W zeszłą niedzielę w jednym z bloków przy ulicy Hutniczej, doszło do niebezpiecznego wybuchu gazu. Rannych zostało pięć osób, w tym również przypadkowy przechodzień. Wśród poszkodowanych w najcięższym stanie była kobieta, którą przewieziono do szpitala w Siemianowicach Śląskich. W akcji uczestniczył śmigłowiec Lotniczego Pogotowia Ratunkowego.
– Wybuch sprawił, że drzwi wejściowe do mieszkania zostały wypchnięte na klatkę schodową z taką siłą, że przeleciały przez korytarz i wyważyły drzwi mieszkania z naprzeciwka, po czym wpadły do środka – opowiada jeden z mieszkańców bloku. – Byłem w szoku, to były drzwi antywłamaniowe! Eksplozja spowodowała spore straty materialne. Uszkodzeniom uległy cztery zaparkowane w pobliżu samochody, zniszczona została elewacja bloku oraz korytarz. W kilku mieszkaniach wyrwało drzwi wejściowe. Nawet drzwi wejściowe do bloku zostały zdeformowane.
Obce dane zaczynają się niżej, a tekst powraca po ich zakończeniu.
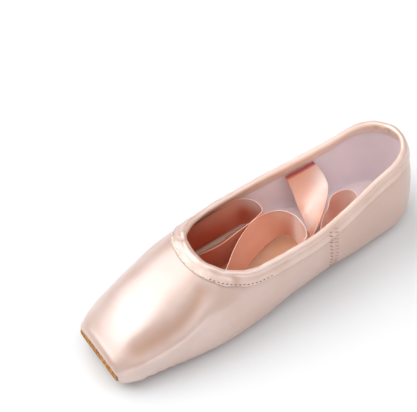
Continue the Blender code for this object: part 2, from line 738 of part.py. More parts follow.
def centre_on_floor(shoe, pieces):
    """Moves the shoe's empty so that the origin is under the middle of the whole shoe."""
    bpy.context.view_layer.update()
    graph = bpy.context.evaluated_depsgraph_get()
    corners = []
    for piece in pieces:
        mesh = piece.evaluated_get(graph).to_mesh()
        corners += [piece.matrix_world @ v.co for v in mesh.vertices]
    corners = np.array(corners)
    low, high = corners.min(axis=0), corners.max(axis=0)
    shoe.location = (-(low[0] + high[0]) / 2, -(low[1] + high[1]) / 2, 0)


def main():
    clear_scene()
    collection = bpy.data.collections.new("pointe_shoe")
    bpy.context.scene.collection.children.link(collection)
    shoe = bpy.data.objects.new("shoe", None)
    collection.objects.link(shoe)
    lines = wall_lines()
    pieces = [
        add_upper(shoe, lines),
        add_casing(shoe, lines),
        add_outsole(shoe),
        add_insole(shoe),
        add_toe_tip(shoe),
        add_ribbon("ribbon_far", shoe, FAR_RIBBON),
        add_ribbon("ribbon_near", shoe, NEAR_RIBBON),
    ]
    centre_on_floor(shoe, pieces)


main()
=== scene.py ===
"""Visual model of a satin pointe shoe that stands on a pale floor with its ribbons tucked inside.

Metres, +Z up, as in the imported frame: the toe points to -Y, the heel to +Y, and +X is the near
side. Each soft node of the frame is copied, made finer, given its folds and seams, and dressed.
"""

import logging
import math
from dataclasses import dataclass
from enum import Enum
from typing import Any

import bmesh
import bpy
import numpy as np
from bpy.types import Material, Mesh, Node, NodeSocket, Object
from mathutils import Matrix, Vector, noise
from mathutils.bvhtree import BVHTree

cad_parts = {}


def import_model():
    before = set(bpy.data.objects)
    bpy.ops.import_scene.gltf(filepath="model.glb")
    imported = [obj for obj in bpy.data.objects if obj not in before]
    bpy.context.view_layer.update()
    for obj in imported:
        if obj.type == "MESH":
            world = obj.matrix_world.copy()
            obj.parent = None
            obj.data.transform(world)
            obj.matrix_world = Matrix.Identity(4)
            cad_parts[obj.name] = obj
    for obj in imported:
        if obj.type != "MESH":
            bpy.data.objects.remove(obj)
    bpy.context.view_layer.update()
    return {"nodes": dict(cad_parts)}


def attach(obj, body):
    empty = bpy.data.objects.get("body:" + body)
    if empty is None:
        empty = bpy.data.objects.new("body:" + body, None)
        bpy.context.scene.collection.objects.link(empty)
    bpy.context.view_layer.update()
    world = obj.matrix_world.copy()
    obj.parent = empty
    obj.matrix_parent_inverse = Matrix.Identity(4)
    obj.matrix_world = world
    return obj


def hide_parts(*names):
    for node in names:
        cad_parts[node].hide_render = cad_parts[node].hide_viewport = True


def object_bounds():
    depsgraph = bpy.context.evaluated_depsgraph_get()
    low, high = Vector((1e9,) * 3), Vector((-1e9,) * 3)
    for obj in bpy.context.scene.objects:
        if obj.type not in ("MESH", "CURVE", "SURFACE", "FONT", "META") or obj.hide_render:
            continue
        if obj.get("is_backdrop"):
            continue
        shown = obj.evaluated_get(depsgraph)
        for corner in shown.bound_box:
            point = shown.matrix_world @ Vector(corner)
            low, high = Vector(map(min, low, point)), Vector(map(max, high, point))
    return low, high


LOG = logging.getLogger("pointe_shoe")
BODY = "root"

Array = np.ndarray
Colour = tuple[float, float, float]
Place = tuple[float, float, float]
Rows = tuple[Place, ...]
Spot = tuple[Vector, Vector, Vector]


class Side(Enum):
    """The two sides of the shoe, by the sign of X."""

    NEAR = 1
    FAR = -1


class Skin(Enum):
    """The two faces of the upper, by the number of their material."""

    SATIN = 0
    LINING = 1


# Shader tools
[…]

– Wszędzie było pełno unoszącego się pyłu, wyszliśmy na zewnątrz bojąc się kolejnych eksplozji. Na szczęście straż pożarna przyjechała bardzo szybko, a cała akcja przebiegała sprawnie, po kilku godzinach pozwolono nam wrócić do mieszkań. – opowiadają sąsiedzi. Inspektor nadzoru budowlanego zezwolił na dalszą eksploatację budynku z wyłączeniem mieszkania, w którym doszło do wybuchu gazu. W sprawie zostanie przeprowadzone śledztwo w celu sprawdzenia sytuacji zagrażającej życiu wielu osób oraz powodującej znaczne straty materialne.
Choć media zdążyły już okrzyknąć właściciela mieszkania menelem to sąsiedzi nie zgadzają się z tą opinią tłumacząc, że co prawda zaczął nadużywać alkoholu po trudnych przeżyciach sprzed lat ale jego mieszkanie nie było żadną meliną. – Zawsze było tam czysto, wieszał nawet ozdoby na święta i pielęgnował ogródek przed blokiem. Zawsze był miły i kulturalny. Czasami popił z kolegami ale to nigdy nie kończyło się burdami czy zniszczeniami. – opowiadają.